=== Exercise objective ===
Produce word for word the lines of the data below running from the one that has "body(stance)" to the one that has "bpy.context.scene.collection.objects.link(empty)", inclusive, and no others.

───── Given information

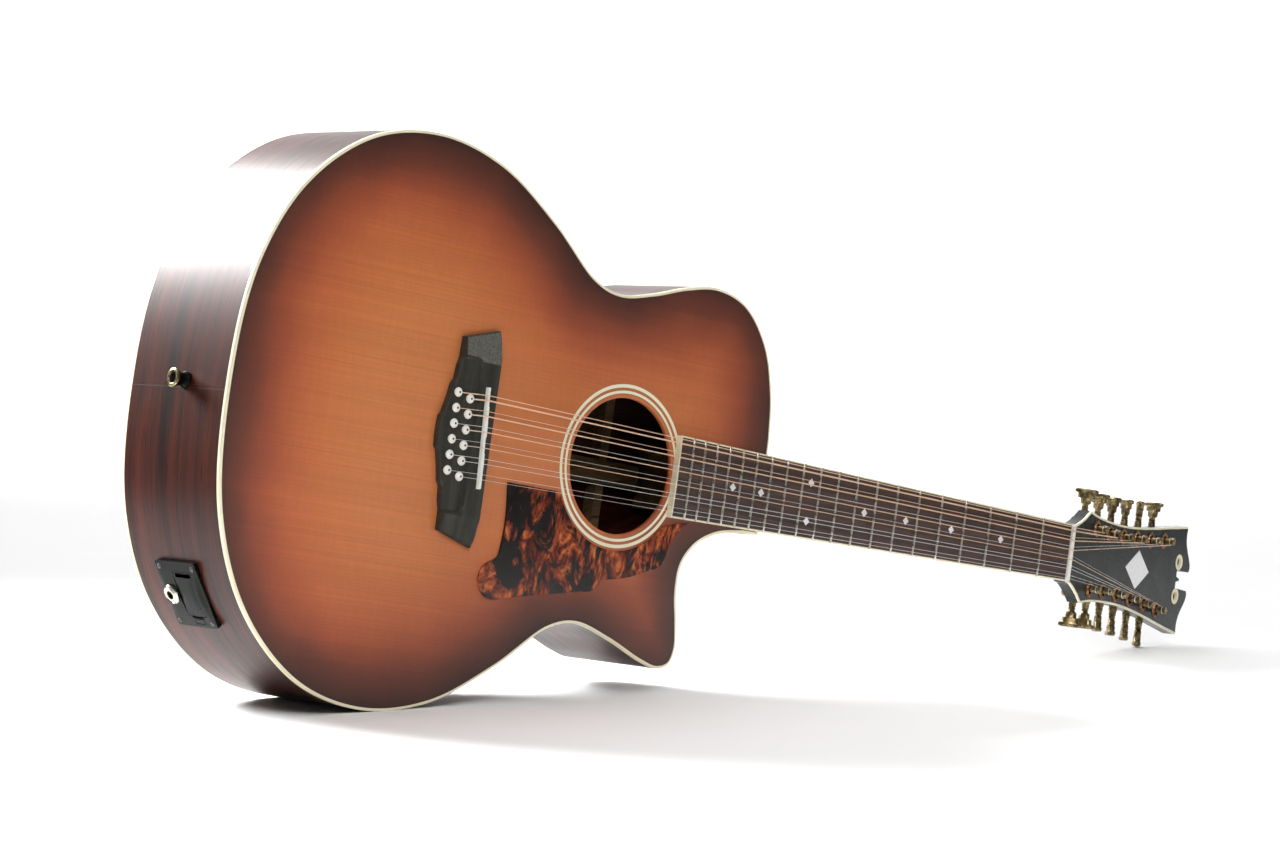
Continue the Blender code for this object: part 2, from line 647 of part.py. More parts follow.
def tuner_post(name, head, x, z):
    """String post and gear on one axle, turning about its own Y axis."""
    rim = POST_RADIUS + 0.0005
    profile = [(POST_TOP, rim), (POST_TOP + 0.0018, rim), (POST_TOP + 0.0022, POST_RADIUS),
               (GEAR_FRONT - GAP, POST_RADIUS), (GEAR_FRONT, GEAR_RADIUS), (GEAR_BACK, GEAR_RADIUS)]
    add(name, turned(profile, 8), "aged_brass", head, (x, 0, z))


def six_sided(wide, corner, thick, along):
    """A ring of six points: its two ends at plus and minus wide, and a flat side on each face."""
    return [(wide, 0, along), (corner, thick, along), (-corner, thick, along),
            (-wide, 0, along), (-corner, -thick, along), (corner, -thick, along)]


def tuner_button(name, head, x, z, sign, turn):
    """Worm, shaft and a button in three steps that widen outwards, turning about its own Z axis."""
    tip = BUTTON_REACH
    shaft_end = tip - BUTTON_STEPS[0][0] - 0.0004
    rounds = [(-WORM_HALF_LENGTH, WORM_RADIUS), (WORM_HALF_LENGTH, WORM_RADIUS),
              (WORM_HALF_LENGTH + 0.0002, SHAFT_RADIUS), (shaft_end, SHAFT_RADIUS)]
    rings = [six_sided(radius, radius / 2, radius * cos(pi / 6), sign * along) for along, radius in rounds]
    for inside, wide, thick in BUTTON_STEPS:
        rings.append(six_sided(wide, wide - BUTTON_CORNER, thick, sign * (tip - inside)))
    add(name, loft(rings), "aged_brass", head, (x + WORM_OFFSET, WORM_Y, z), (0, 0, radians(turn)))


def machine_plate(name, head, places):
    """Six gear housings on a strip with an ear by the nut, open in front, with a bore for each shaft."""
    middle = [(EAR_PLACE[0], places[0][2] * EAR_PLACE[1])] + [(x, z) for *_, x, z in places]
    strip = [(x, z + STRIP_HALF_WIDTH) for x, z in middle]
    strip += [(x, z - STRIP_HALF_WIDTH) for x, z in reversed(middle)]
    piece = add(name, plate([strip], PLATE_FRONT, PLATE_BACK), "aged_brass", head)
    outer, cavity, bore = [], [], []
    side = HOUSING_SIDE_WALL
    for _, _, sign, _, x, z in places:
        low, high = x - HOUSING_REACH[0], x + HOUSING_REACH[1]
        wide = HOUSING_HALF_WIDTH
        outer.append(((low, PLATE_FRONT, z - wide), (high, HOUSING_BACK, z + wide)))
        low, high, wide = low + HOUSING_END_WALL, high - HOUSING_END_WALL, wide - side
        cavity.append(((low, PLATE_FRONT - CUT_PAST, z - wide), (high, HOUSING_BACK - side, z + wide)))
        low, high = sorted((z + sign * (wide - side), z + sign * (HOUSING_HALF_WIDTH + side)))
        reach = SHAFT_RADIUS + GAP
        worm = x + WORM_OFFSET
        bore.append(((worm - reach, WORM_Y - reach, low), (worm + reach, WORM_Y + reach, high)))
    boolean(piece, guide(f"{name}_housings", boxes(outer), head), "UNION")
    boolean(piece, guide(f"{name}_cavities", boxes(cavity), head), "DIFFERENCE")
    boolean(piece, guide(f"{name}_bores", boxes(bore), head), "DIFFERENCE")


def tuners(head):
    places = list(post_places())
    for label, side, sign, i, x, z in places:
        tuner_post(f"tuner_post_{label}", head, x, z)
        tuner_button(f"tuner_button_{label}", head, x, z, sign, BUTTON_TURN[side][i])
    machine_plate("machine_plate_bass", head, places[:6])
    machine_plate("machine_plate_treble", head, places[6:])


# ---------------------------------------------------------------- strings

def on_headstock(x, y, z):
    """A point of the headstock's frame in the guitar's frame."""
    return (HEAD_ORIGIN[0] + x * cos(HEAD_TILT) - y * sin(HEAD_TILT),
            HEAD_ORIGIN[1] + x * sin(HEAD_TILT) + y * cos(HEAD_TILT), z)


def string_route(order, radius, pin, post):
    """From its pin over the saddle and the nut, then round its post; order counts from the bass side."""
    course, member = divmod(order, 2)
    lean = 1 if member == 0 else -1
    at_saddle = SADDLE_COURSE - SADDLE_PITCH * course + lean * SADDLE_PAIR
    at_nut = NUT_COURSE - NUT_PITCH * course + lean * NUT_PAIR
    bass, treble = (Vector(end) for end in SADDLE_ENDS)
    saddle_x = bass.lerp(treble, (bass.y - at_saddle) / (bass.y - treble.y)).x
    start_x = pin[0] + PIN_RADIUS + radius + 2 * GAP
    share = (start_x - pin[0]) / (saddle_x - pin[0])
    over_saddle = SADDLE_TOP - radius - GAP
    over_nut = NUT_TOP - radius - GAP
    route = [(start_x, PIN_TOP + 0.0004, pin[1] + (at_saddle - pin[1]) * share),
             (saddle_x - SADDLE_THICK * 0.6, over_saddle, at_saddle),
             (saddle_x + SADDLE_THICK * 0.6, over_saddle, at_saddle),
             (NUT_X - 0.001, over_nut, at_nut),
             (NUT_X + NUT_THICK, over_nut, at_nut)]
    sign = 1 if order < 6 else -1
    # The wrap is drawn in straight runs, so its corners stand out for their middles to clear the post
    wrap = (POST_RADIUS + radius + GAP) / cos(pi / POINTS_PER_TURN)
    post_x, post_z = post
    nut_x = (NUT_X + NUT_THICK - HEAD_ORIGIN[0]) / cos(HEAD_TILT)
    heading = atan2(post_z - sign * wrap - at_nut, post_x - nut_x)
    first = heading - sign * pi / 2
    for i in range(WRAP_POINTS):
        angle = first + sign * i * 2 * pi / POINTS_PER_TURN
        height = WRAP_START + i * (2.3 * radius + 0.0001) / POINTS_PER_TURN
        route.append(on_headstock(post_x + wrap * cos(angle), height, post_z + wrap * sin(angle)))
    return route


def strings(stance):
    radii = [thick / 1000 for course in COURSES for thick in course]
    pins = pin_places()
    posts = {"bass": list(zip(POST_X, POST_Z)), "treble": list(zip(POST_X, [-z for z in POST_Z]))}
    for order, radius in enumerate(radii):
        post = posts["bass"][order] if order < 6 else posts["treble"][11 - order]
        curve = bpy.data.curves.new(f"string_{order + 1}", "CURVE")
        curve.dimensions = "3D"
        curve.bevel_depth = radius
        curve.bevel_resolution = 1
        curve.use_fill_caps = True
        spline = curve.splines.new("POLY")
        route = string_route(order, radius, pins[order], post)
        spline.points.add(len(route) - 1)
        for point, place in zip(spline.points, route):
            point.co = (*place, 1)
        add(f"string_{order + 1}", curve, "bronze_string" if radius > 0.0002 else "steel_string", stance)


# ---------------------------------------------------------------- tail fittings

def strap_button(stance):
    place = (0, STRAP_Y, STRAP_Z)
    add("strap_button", turned(STRAP_PROFILE, 12), "nickel", stance, place, (0, 0, radians(-90)))


def jack_plate(stance):
    panel = rim_panel(PANEL_ARC, PANEL_Y, GAP, GAP + PANEL_THICK, 7)
    piece = add("jack_plate", panel, "black_plastic", stance)
    tray_frame = rim_frame("battery_frame", rim_matrix(sum(DOOR_ARC) / 2, sum(DOOR_Y) / 2), stance)
    long, deep, high = BATTERY
    wall = TRAY_WALL
    outer = guide("tray_outer", box((-long / 2 - wall, -deep - wall, -high / 2 - wall),
                                    (long / 2 + wall, 0.0006, high / 2 + wall)), tray_frame)
    hollow = guide("tray_hollow", box((-long / 2, -deep, -high / 2), (long / 2, 0.010, high / 2)), tray_frame)
    opening = guide("tray_opening", box((-long / 2 - wall - GAP, -0.012, -high / 2 - wall - GAP),
                                        (long / 2 + wall + GAP, 0.005, high / 2 + wall + GAP)), tray_frame)
    jack_frame = rim_frame("jack_frame", rim_matrix(JACK_ARC, JACK_Y), stance)
    clear = JACK_BARREL + 2 * GAP
    jack_hole = guide("jack_hole", turned([(-0.012, clear), (0.006, clear)], 12), jack_frame)
    boolean(piece, outer, "UNION")
    boolean(piece, hollow, "DIFFERENCE")
    boolean(piece, jack_hole, "DIFFERENCE")
    arcs, depths = ((low - DOOR_PLAY, high + DOOR_PLAY) for low, high in (DOOR_ARC, DOOR_Y))
    rebate = rim_panel(arcs, depths, DOOR_LOW - GAP, DOOR_HIGH + CUT_PAST, 4)
    boolean(piece, guide("door_rebate", rebate, stance), "DIFFERENCE")
    side = bpy.data.objects["treble_side"]
    boolean(side, opening, "DIFFERENCE")
    boolean(side, jack_hole, "DIFFERENCE")

    add("output_jack", turned(JACK_PROFILE, 12), "nickel", jack_frame)


def battery_door(stance):
    """The door lies flush in the jack plate; its hinge runs in the surface, by its edge nearest the seam."""
    place = rim_matrix(DOOR_ARC[0] - HINGE_OFFSET, sum(DOOR_Y) / 2, DOOR_HIGH)
    hinge = rim_frame("door_hinge", place, stance)
    door = rim_panel(DOOR_ARC, DOOR_Y, DOOR_LOW, DOOR_HIGH, 4)
    bmesh.ops.transform(door, matrix=place.inverted(), verts=door.verts[:])
    add("battery_door", door, "black_plastic", hinge)


# ---------------------------------------------------------------- stance

def stance_angle(pieces):
    """The tip about Y that brings the last treble button down to the height of the lower bout's edge."""
    button = [piece for piece in pieces if piece.name == "tuner_button_treble_6"]
    rim = [piece for piece in pieces if piece.name == "treble_side"]
    low, high = radians(4), radians(14)
    for _ in range(40):
        angle = (low + high) / 2
        drop = [min(z * cos(angle) - x * sin(angle) for x, _, z in corners(group)) for group in (button, rim)]
        if drop[0] > drop[1]:
            low = angle
        else:
            high = angle
    return (low + high) / 2


def corners(pieces):
    """Every vertex of the finished pieces, in the scene's frame."""
    depsgraph = bpy.context.evaluated_depsgraph_get()
    places = []
    for piece in pieces:
        shape = piece.evaluated_get(depsgraph)
        places += [shape.matrix_world @ vertex.co for vertex in shape.to_mesh().vertices]
        shape.to_mesh_clear()
    return places


def stand(stance):
    """Tip the guitar and put the bottom centre of its box at the origin."""
    shown = {"MESH", "CURVE"}
    pieces = [piece for piece in bpy.data.objects if piece.type in shown and not piece.hide_render]
    bpy.context.view_layer.update()
    stance.rotation_euler = (0, stance_angle(pieces), 0)
    bpy.context.view_layer.update()
    places = corners(pieces)
    low = [min(place[axis] for place in places) for axis in range(3)]
    high = [max(place[axis] for place in places) for axis in range(3)]
    stance.location = (-(low[0] + high[0]) / 2, -(low[1] + high[1]) / 2, -low[2])
    bpy.context.view_layer.update()


def main():
    for item in list(bpy.data.objects):
        bpy.data.objects.remove(item, do_unlink=True)
    stance = bpy.data.objects.new("stance", None)
    bpy.context.collection.objects.link(stance)
    head = bpy.data.objects.new("headstock_frame", None)
    bpy.context.collection.objects.link(head)
    head.parent = stance
    head.location = (HEAD_ORIGIN[0], HEAD_ORIGIN[1], 0)
    head.rotation_euler = (0, 0, HEAD_TILT)

    body(stance)
    blocks_and_braces(stance)
    pickguard(stance)
    bridge(stance)
    fingerboard(stance)
    neck_and_headstock(stance, head)
    tuners(head)
    strings(stance)
    strap_button(stance)
    jack_plate(stance)
    battery_door(stance)
    stand(stance)


main()
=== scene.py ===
"""The looks of a twelve-string guitar with a cutaway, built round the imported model.

Shapes are made in the guitar's own frame and placed by STANCE: +X runs from the tail to the head, y = 0 is
the soundboard's face with the back at +Y, and z = 0 is the middle of the neck with the bass side up.
"""

import json
from math import atan2, ceil, cos, pi, radians, sin, tau

import bmesh
import bpy
import numpy as np
from mathutils import Matrix, Vector
from mathutils.geometry import delaunay_2d_cdt


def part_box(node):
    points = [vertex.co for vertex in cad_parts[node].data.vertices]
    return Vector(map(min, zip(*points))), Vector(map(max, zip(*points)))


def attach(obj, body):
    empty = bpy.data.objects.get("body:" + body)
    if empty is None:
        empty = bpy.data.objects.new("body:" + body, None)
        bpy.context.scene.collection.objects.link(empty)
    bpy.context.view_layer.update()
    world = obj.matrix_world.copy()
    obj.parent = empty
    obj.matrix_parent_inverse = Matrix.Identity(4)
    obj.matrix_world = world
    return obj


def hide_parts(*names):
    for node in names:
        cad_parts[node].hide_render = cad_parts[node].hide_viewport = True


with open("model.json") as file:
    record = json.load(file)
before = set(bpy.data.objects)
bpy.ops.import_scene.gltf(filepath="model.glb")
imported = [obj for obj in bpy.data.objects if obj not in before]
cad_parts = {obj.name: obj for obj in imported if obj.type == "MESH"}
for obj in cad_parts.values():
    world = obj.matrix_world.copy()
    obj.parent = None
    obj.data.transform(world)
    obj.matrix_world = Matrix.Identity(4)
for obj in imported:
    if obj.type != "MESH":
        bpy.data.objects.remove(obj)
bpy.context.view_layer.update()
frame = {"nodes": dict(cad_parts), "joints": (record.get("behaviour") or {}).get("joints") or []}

JOINTS = {joint["name"]: joint for joint in frame["joints"]}

# ---------------------------------------------------------------- sizes, in metres

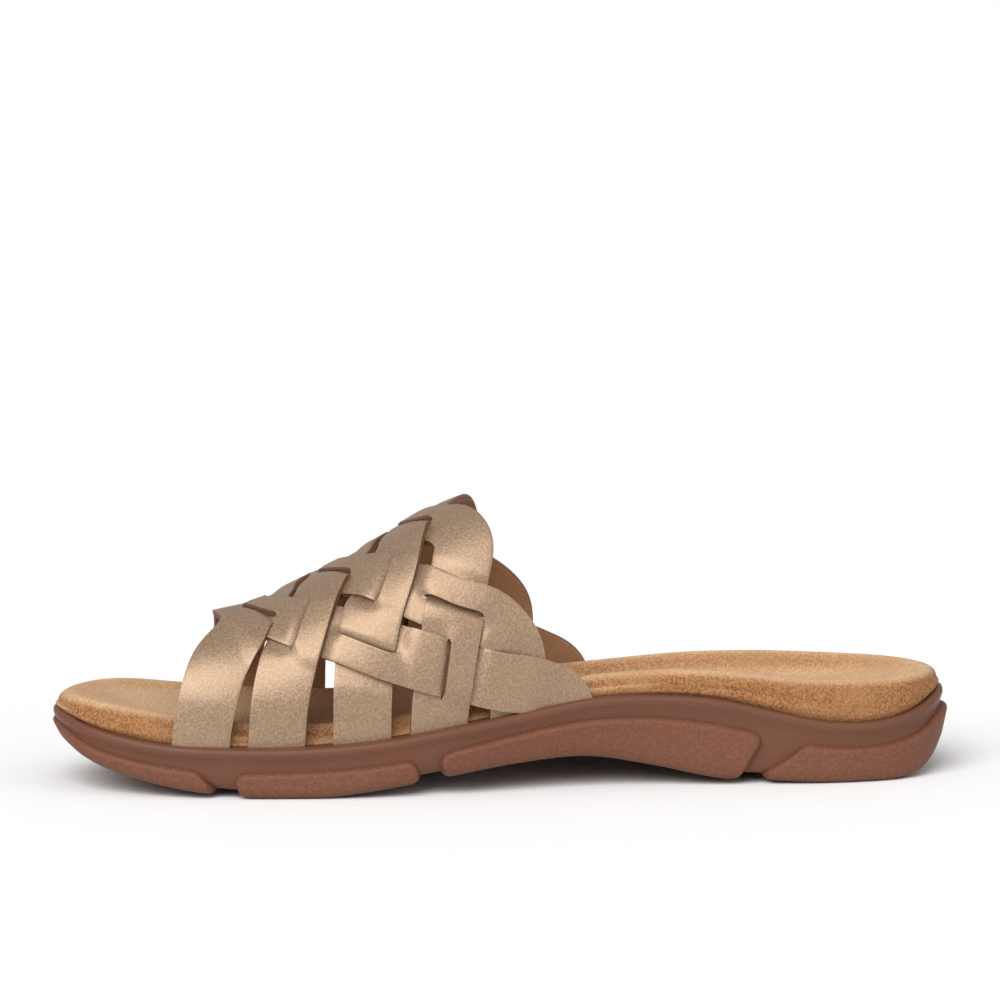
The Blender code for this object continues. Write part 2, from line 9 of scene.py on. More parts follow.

──────────

=== Problem solution ===
    body(stance)
    blocks_and_braces(stance)
    pickguard(stance)
    bridge(stance)
    fingerboard(stance)
    neck_and_headstock(stance, head)
    tuners(head)
    strings(stance)
    strap_button(stance)
    jack_plate(stance)
    battery_door(stance)
    stand(stance)


main()
=== scene.py ===
"""The looks of a twelve-string guitar with a cutaway, built round the imported model.

Shapes are made in the guitar's own frame and placed by STANCE: +X runs from the tail to the head, y = 0 is
the soundboard's face with the back at +Y, and z = 0 is the middle of the neck with the bass side up.
"""

import json
from math import atan2, ceil, cos, pi, radians, sin, tau

import bmesh
import bpy
import numpy as np
from mathutils import Matrix, Vector
from mathutils.geometry import delaunay_2d_cdt


def part_box(node):
    points = [vertex.co for vertex in cad_parts[node].data.vertices]
    return Vector(map(min, zip(*points))), Vector(map(max, zip(*points)))


def attach(obj, body):
    empty = bpy.data.objects.get("body:" + body)
    if empty is None:
        empty = bpy.data.objects.new("body:" + body, None)
        bpy.context.scene.collection.objects.link(empty)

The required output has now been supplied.